## START Data excerpt

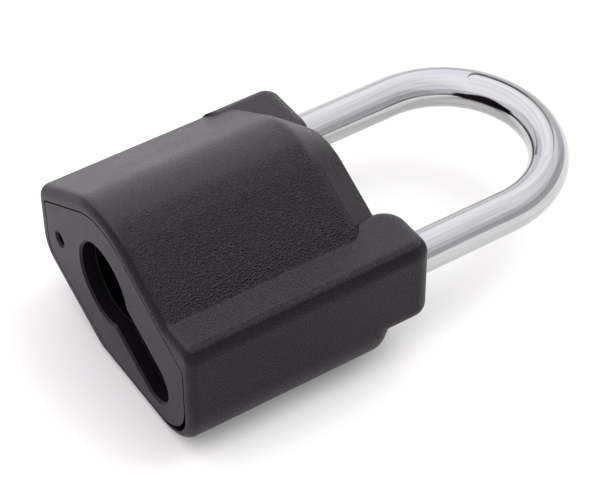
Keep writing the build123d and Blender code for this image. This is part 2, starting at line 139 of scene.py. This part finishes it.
def grained_nylon():
    """Glass-filled nylon, moulded black in a spark-eroded tool.

    Dull and nearly black with a violet cast. Pebbles a third of a millimetre wide cover the slope
    over the near wall, and a finer grain the rest. Faces that look up reflect strongly, a painted
    highlight, and the steeper faces weakly, a painted shade.
    """
    pebble = 0.36 * MM
    pebble_softness = 0.35
    slope_starts = 0.92
    slope_full = 0.995
    pebbles_elsewhere = 0.15
    spark = 0.26 * MM
    spark_share = 0.35
    relief = 0.85 * MM  # far deeper than real, so that the grain shows
    flow_length = 12.0 * MM
    top_starts = 0.74
    top_full = 0.93
    # painted light: the reflection level on steep faces, a painted shade, and on faces that look up, a
    # painted highlight
    side_painted_shade = 0.2
    top_painted_highlight = 0.74
    made, tree, place = blank_material("grained_nylon")
    facing = add_node(tree, "ShaderNodeNewGeometry").outputs["Normal"]
    leaning = add_node(
        tree,
        "ShaderNodeVectorMath",
        {"operation": "DOT_PRODUCT"},
        {0: facing},
        {1: PEBBLED_SLOPE},
    ).outputs["Value"]
    coarseness = add_node(
        tree,
        "ShaderNodeMapRange",
        {"clamp": True, "interpolation_type": "SMOOTHSTEP"},
        {"Value": leaning},
        {"From Min": slope_starts, "From Max": slope_full, "To Min": pebbles_elsewhere, "To Max": 1.0},
    ).outputs["Result"]
    pebbles = add_node(
        tree,
        "ShaderNodeTexVoronoi",
        {"feature": "SMOOTH_F1"},
        {"Vector": place},
        {"Scale": 1 / pebble, "Smoothness": pebble_softness, "Randomness": 1.0},
    ).outputs["Distance"]
    raised = add_node(
        tree,
        "ShaderNodeMath",
        {"operation": "MULTIPLY"},
        {0: pebbles, 1: coarseness},
    ).outputs["Value"]
    sparks = add_node(
        tree,
        "ShaderNodeTexNoise",
        links={"Vector": place},
        values={"Scale": 1 / spark, "Detail": 2.0, "Roughness": 0.5},
    ).outputs["Fac"]
    skin = add_node(
        tree,
        "ShaderNodeMath",
        {"operation": "MULTIPLY_ADD"},
        {0: sparks, 2: raised},
        {1: spark_share},
    ).outputs["Value"]
    bump = add_node(
        tree,
        "ShaderNodeBump",
        links={"Height": skin},
        values={"Strength": 1.0, "Distance": relief},
    ).outputs["Normal"]
    flow = add_node(
        tree,
        "ShaderNodeTexNoise",
        links={"Vector": place},
        values={"Scale": 1 / flow_length, "Detail": 3.0},
    ).outputs["Fac"]
    # Painted highlight and shade: the reflection is strong on faces that look up and weak on the steep
    # ones.
    upward = add_node(tree, "ShaderNodeSeparateXYZ", links={"Vector": facing}).outputs["Z"]
    painted_sheen_and_shade = add_node(
        tree,
        "ShaderNodeMapRange",
        {"clamp": True, "interpolation_type": "SMOOTHSTEP"},
        {"Value": upward},
        {"From Min": top_starts, "From Max": top_full, "To Min": side_painted_shade, "To Max": top_painted_highlight},
    ).outputs["Result"]
    surface_finish(
        tree,
        flow,
        ("#100a11", "#140d15"),
        (0.30, 0.36),
        {"Normal": bump, "Specular IOR Level": painted_sheen_and_shade},
        {"IOR": 1.42, "Specular Tint": linear("#f9eafa")},
    )
    return made


def powder_coated_steel():
    """Steel plate, stamped and powder coated black.

    The coat flows into a tight orange peel, so it looks smoother and a shade greyer than the
    moulding round it. The walls of the punched holes reflect nothing, a painted shade that keeps
    them dead black.
    """
    peel_width = 0.4 * MM
    relief = 0.12 * MM  # deeper than real, so that the peel shows
    cloud_length = 9.0 * MM
    # painted shade: facings from a hole wall to the plate's face, over which the reflection grows from none
    # to the face's level
    hole_wall = -0.3
    plate_face = -0.6
    face_gloss = 0.25
    made, tree, place = blank_material("powder_coated_steel")
    peel = add_node(
        tree,
        "ShaderNodeTexNoise",
        links={"Vector": place},
        values={"Scale": 1 / peel_width, "Detail": 2.0, "Roughness": 0.5},
    ).outputs["Fac"]
    bump = add_node(
        tree,
        "ShaderNodeBump",
        links={"Height": peel},
        values={"Strength": 1.0, "Distance": relief},
    ).outputs["Normal"]
    cloud = add_node(
        tree,
        "ShaderNodeTexNoise",
        links={"Vector": place},
        values={"Scale": 1 / cloud_length, "Detail": 3.0},
    ).outputs["Fac"]
    facing = add_node(tree, "ShaderNodeNewGeometry").outputs["Normal"]
    outward = add_node(tree, "ShaderNodeSeparateXYZ", links={"Vector": facing}).outputs["X"]
    # Painted shade: faces that don't look out of the end plate, the hole walls among them, reflect nothing
    # and stay dead black.
    painted_hole_shade = add_node(
        tree,
        "ShaderNodeMapRange",
        {"clamp": True},
        {"Value": outward},
        {"From Min": hole_wall, "From Max": plate_face, "To Min": 0.0, "To Max": face_gloss},
    ).outputs["Result"]
    surface_finish(
        tree,
        cloud,
        ("#120f14", "#171319"),
        (0.36, 0.42),
        {"Normal": bump, "Specular IOR Level": painted_hole_shade},
        {"IOR": 1.35, "Specular Tint": linear("#f7edff")},
    )
    return made


def polished_chrome(bend_x, bend_y):
    """Hardened steel bar, bent, polished and chrome plated.

    A mirror with faint polishing lines that follow the bar round its bend, and a slow ripple left
    by the bending.
    """
    ripple_length = 6.0 * MM
    ripple_depth = 0.08 * MM
    ripple_strength = 0.3
    line_width = 0.5 * MM  # coarser than real polishing lines, which are too fine to show
    stretch = 0.03
    made, tree, place = blank_material("polished_chrome")
    ripple = add_node(
        tree,
        "ShaderNodeTexNoise",
        links={"Vector": place},
        values={"Scale": 1 / ripple_length, "Detail": 1.0},
    ).outputs["Fac"]
    bump = add_node(
        tree,
        "ShaderNodeBump",
        links={"Height": ripple},
        values={"Strength": ripple_strength, "Distance": ripple_depth},
    ).outputs["Normal"]
    axes = add_node(tree, "ShaderNodeSeparateXYZ", links={"Vector": place}).outputs
    past_bend = add_node(
        tree,
        "ShaderNodeMath",
        {"operation": "SUBTRACT"},
        {0: axes["X"]},
        {1: bend_x},
    ).outputs["Value"]
    round_bend = add_node(
        tree,
        "ShaderNodeMath",
        {"operation": "MAXIMUM"},
        {0: past_bend},
        {1: 0.0},
    ).outputs["Value"]
    off_middle = add_node(
        tree,
        "ShaderNodeMath",
        {"operation": "SUBTRACT"},
        {0: axes["Y"]},
        {1: bend_y},
    ).outputs["Value"]
    spoke = add_node(
        tree,
        "ShaderNodeCombineXYZ",
        links={"X": round_bend, "Y": off_middle},
    ).outputs["Vector"]
    across = add_node(tree, "ShaderNodeVectorMath", {"operation": "LENGTH"}, {0: spoke}).outputs["Value"]
    along = add_node(
        tree,
        "ShaderNodeMath",
        {"operation": "MULTIPLY"},
        {0: axes["X"]},
        {1: stretch},
    ).outputs["Value"]
    drawn = add_node(
        tree,
        "ShaderNodeCombineXYZ",
        links={"X": along, "Y": across, "Z": axes["Z"]},
    ).outputs["Vector"]
    lines = add_node(
        tree,
        "ShaderNodeTexNoise",
        links={"Vector": drawn},
        values={"Scale": 1 / line_width, "Detail": 3.0},
    ).outputs["Fac"]
    surface_finish(
        tree,
        lines,
        ("#9fa0a0", "#c2c3c2"),
        (0.05, 0.11),
        {"Normal": bump},
        {"Metallic": 1.0},
    )
    return made


def steel(name, colours, edge, roughness, grain):
    """Bare or blackened steel, milled or ground: metal with a fine grain along the lock.

    Edge is its colour at a low angle. The grain is coarser than the real marks, which are too fine
    to show.
    """
    stretch = 0.2
    relief = 0.02 * MM
    relief_strength = 0.3
    made, tree, place = blank_material(name)
    along = add_node(
        tree,
        "ShaderNodeMapping",
        links={"Vector": place},
        values={"Scale": (stretch, 1.0, 1.0)},
    ).outputs["Vector"]
    marks = add_node(
        tree,
        "ShaderNodeTexNoise",
        links={"Vector": along},
        values={"Scale": 1 / grain, "Detail": 3.0},
    ).outputs["Fac"]
    bump = add_node(
        tree,
        "ShaderNodeBump",
        links={"Height": marks},
        values={"Strength": relief_strength, "Distance": relief},
    ).outputs["Normal"]
    surface_finish(
        tree,
        marks,
        colours,
        roughness,
        {"Normal": bump},
        {"Metallic": 1.0, "Specular Tint": linear(edge)},
    )
    return made


def moulded_rubber():
    """Nitrile rubber, compression moulded: matt black with a faint bloom."""
    bloom_width = 1.0 * MM
    made, tree, place = blank_material("moulded_rubber")
    bloom = add_node(
        tree,
        "ShaderNodeTexNoise",
        links={"Vector": place},
        values={"Scale": 1 / bloom_width, "Detail": 3.0},
    ).outputs["Fac"]
    surface_finish(tree, bloom, ("#131313", "#1c1b1b"), (0.65, 0.8), values={"IOR": 1.52})
    return made


# ---- materials on the CAD nodes ----
shackle_low, shackle_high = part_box("shackle")
bend_r = (shackle_high.y - shackle_low.y) / 2
by_slot = {
    "sleeve": grained_nylon(),
    "plate": powder_coated_steel(),
    "shackle_steel": polished_chrome(shackle_high.x - bend_r, shackle_low.y + bend_r),
    # the core is near black all over
    "core_steel": steel("near_black_steel", ("#080809", "#0c0c0d"), "#202020", (0.6, 0.75), 0.5 * MM),
    "hard_steel": steel("ground_steel", ("#77757a", "#8d8b90"), "#ffffff", (0.25, 0.38), 0.3 * MM),
    "screw_steel": steel("black_oxide_steel", ("#1b1b1d", "#252528"), "#808080", (0.4, 0.55), 0.3 * MM),
    "seal_rubber": moulded_rubber(),
}
for part in frame["record"]["subparts"]:
    slots = frame["nodes"][part["node"]].data.materials
    slots.clear()
    slots.append(by_slot[part["material_slot"]])

# ---- floor ----
floor_mesh = bpy.data.meshes.new("floor")
signs = ((-1, -1), (1, -1), (1, 1), (-1, 1))
corners = [(x * FLOOR_HALF, y * FLOOR_HALF, -FLOOR_GAP) for x, y in signs]
floor_mesh.from_pydata(corners, [], [(0, 1, 2, 3)])
floor = bpy.data.objects.new("floor", floor_mesh)
bpy.context.scene.collection.objects.link(floor)
paper, paper_tree = blank_material("white_paper")[:2]
sheet = add_node(
    paper_tree,
    "ShaderNodeBsdfPrincipled",
    values={
        "Base Color": linear("#e2e3dd"),
        "Roughness": PAPER_ROUGHNESS,
        "Specular IOR Level": 0.0,
        "Emission Color": linear("#ffffff"),
        "Emission Strength": PAPER_GLOW,
    },
).outputs["BSDF"]
add_node(paper_tree, "ShaderNodeOutputMaterial", links={"Surface": sheet})
floor_mesh.materials.append(paper)

# ---- light: a white tent, brightest past the end plate's far edge, and a soft box over the shackle ----
world = bpy.data.worlds.new("studio")
bpy.context.scene.world = world
world.use_nodes = True
tent = world.node_tree
tent.nodes.clear()
outwards = add_node(tent, "ShaderNodeTexCoord").outputs["Generated"]
towards_bright = add_node(
    tent,
    "ShaderNodeVectorMath",
    {"operation": "DOT_PRODUCT"},
    {0: outwards},
    {1: BRIGHT_WALL},
).outputs["Value"]
# -1 to 1 becomes 0 to 1
turned = add_node(
    tent,
    "ShaderNodeMath",
    {"operation": "MULTIPLY_ADD"},
    {0: towards_bright},
    {1: 0.5, 2: 0.5},
).outputs["Value"]
height = add_node(tent, "ShaderNodeSeparateXYZ", links={"Vector": outwards}).outputs["Z"]
cloth = []
for across, levels in ((turned, TENT_PANELS), (height, TENT_SEAMS)):
    ramp = add_node(tent, "ShaderNodeValToRGB", links={"Fac": across})
    stops = ramp.color_ramp.elements
    for spare in list(stops)[1:]:
        stops.remove(spare)
    for number, (level, light) in enumerate(levels):
        stop = stops[0] if number == 0 else stops.new(level)
        stop.position = level
        stop.color = (light, light, light, 1.0)
    cloth.append(ramp.outputs["Color"])
shine = add_node(
    tent,
    "ShaderNodeMath",
    {"operation": "MULTIPLY"},
    {0: cloth[0], 1: cloth[1]},
).outputs["Value"]
tent_light = add_node(
    tent,
    "ShaderNodeBackground",
    links={"Strength": shine},
    values={"Color": linear("#faf6ff")},
).outputs["Background"]
add_node(tent, "ShaderNodeOutputWorld", links={"Surface": tent_light})

soft_box = bpy.data.lights.new("soft_box", "AREA")
soft_box.shape = "SQUARE"
soft_box.size = SOFT_BOX_SIZE
soft_box.energy = SOFT_BOX_WATTS
lamp = bpy.data.objects.new("soft_box", soft_box)
lamp.location = SOFT_BOX_PLACE
lamp.rotation_mode = "QUATERNION"
lamp.rotation_quaternion = (-Vector(SOFT_BOX_PLACE)).to_track_quat("-Z", "Y")
lamp.visible_glossy = False
bpy.context.scene.collection.objects.link(lamp)

# ---- camera ----
back = Vector(
    (
        math.sin(CAMERA_AZIMUTH) * math.cos(CAMERA_TILT),
        -math.cos(CAMERA_AZIMUTH) * math.cos(CAMERA_TILT),
        math.sin(CAMERA_TILT),
    )
)
level_view = (-back).to_track_quat("-Z", "Y")
lens = bpy.data.cameras.new("camera")
lens.lens = LENS_MM
lens.sensor_width = SENSOR_MM
lens.clip_start = CLIP_NEAR
lens.clip_end = CLIP_FAR
camera = bpy.data.objects.new("camera", lens)
camera.location = CAMERA_PLACE
camera.rotation_mode = "QUATERNION"
camera.rotation_quaternion = level_view @ Matrix.Rotation(CAMERA_ROLL, 3, "Z").to_quaternion()
bpy.context.scene.collection.objects.link(camera)
bpy.context.scene.camera = camera
bpy.context.scene.view_settings.view_transform = "Standard"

## END Data excerpt

■ **Stated task**
Return nothing but the lines from the start of the listing above through the line containing "a spark-eroded tool.", exactly as given.

■ **Task answer**
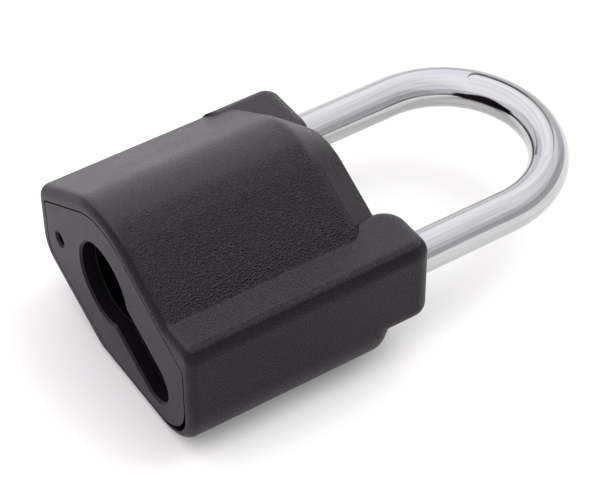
Keep writing the build123d and Blender code for this image. This is part 2, starting at line 139 of scene.py. This part finishes it.
def grained_nylon():
    """Glass-filled nylon, moulded black in a spark-eroded tool.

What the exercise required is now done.